Of all the courtrooms in that building, of all the places to sit in that courtroom, that this was how things unfolded amazed me to the core. If that was not God showing me that there is some purpose for me, I don’t know what would be. I don’t know what other explanation you could offer. I took that as a sign that I was heading in the right direction, to keep doing the things I was doing, to keep feeling the things I was feeling. It was one enormous confirmation.

When I had graduated from college, I remembered pausing for a moment before walking across the stage to get my diploma. I stood there because I wanted to give my mother in heaven a chance to bask in that. My mom’s belief in education was a driving, if belated, motivation for me to finish school. When she died, I wasn’t all the way right. I was a drug addict. I felt like I didn’t make her proud the way I had planned to when I was a little kid. I had missed that opportunity before, so I had to take advantage of it now.

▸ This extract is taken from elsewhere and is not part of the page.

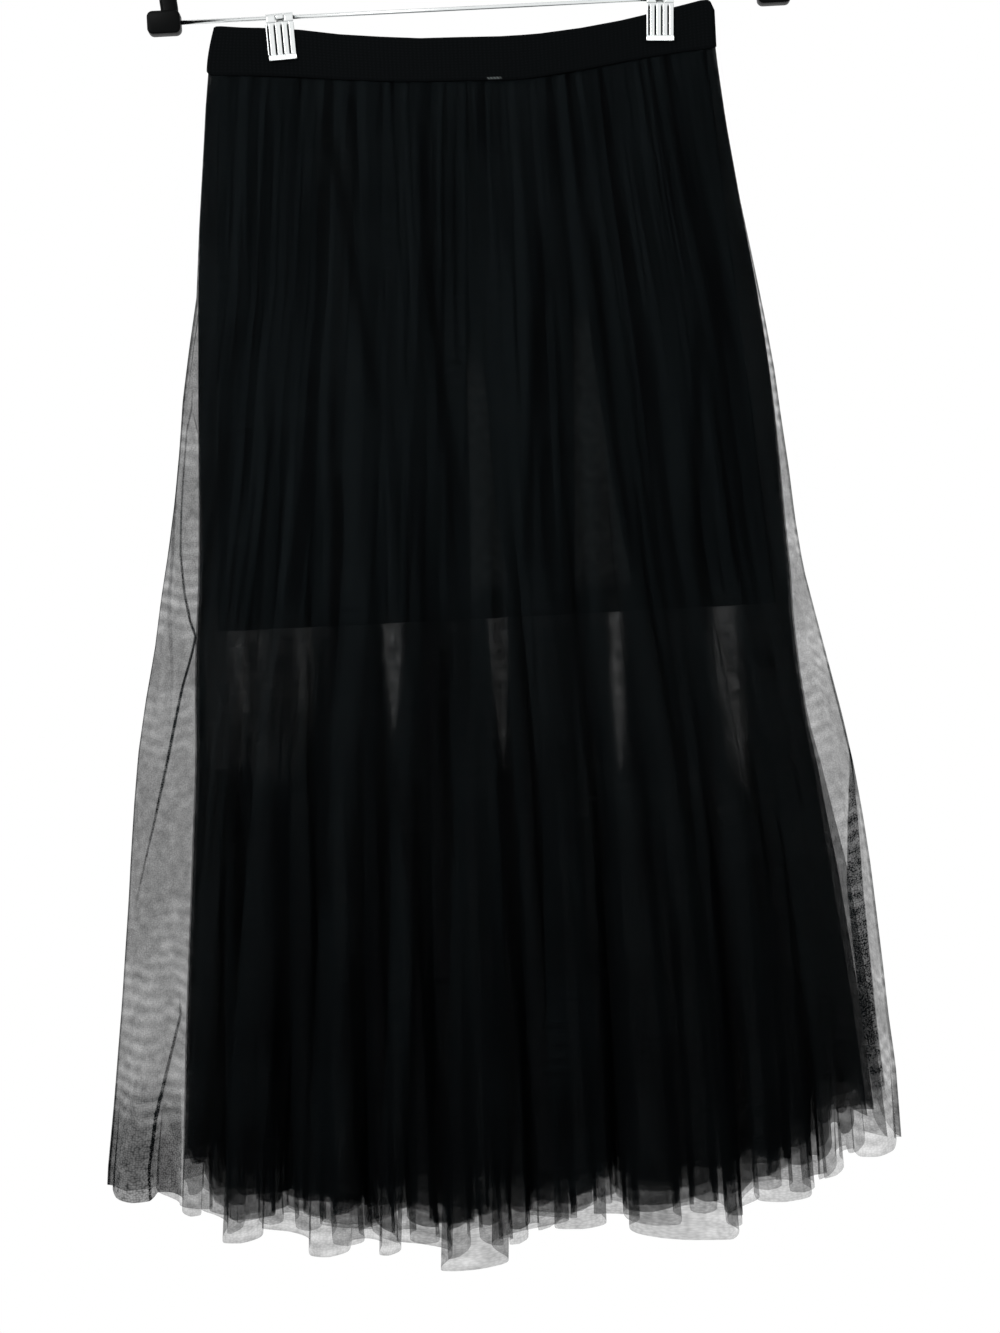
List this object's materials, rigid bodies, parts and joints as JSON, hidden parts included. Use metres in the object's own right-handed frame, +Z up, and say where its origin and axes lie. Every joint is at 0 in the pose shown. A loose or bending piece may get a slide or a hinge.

When I graduated from law school, I paused on stage in a similar fashion. But this time, it was not just for my mom. This time it was for every person who’s ever had a felony conviction. For every person who’s ever been addicted to drugs or alcohol. For every person who’s ever been homeless. For every person who’s ever been told they won’t amount to anything. I walked across the stage for all of those folks, and I wanted the audience to see it. There were parents in the audience who had sons and daughters who were incarcerated or had disappeared into the wilds of addiction. I wanted to show the world that in spite of the mistakes we may have made, in spite of the situations that seem hopeless, there is hope. There is an opportunity to accomplish great things. I had made the Dean’s List in my final year after all. And now I was going into the world with my doctor of jurisprudence degree.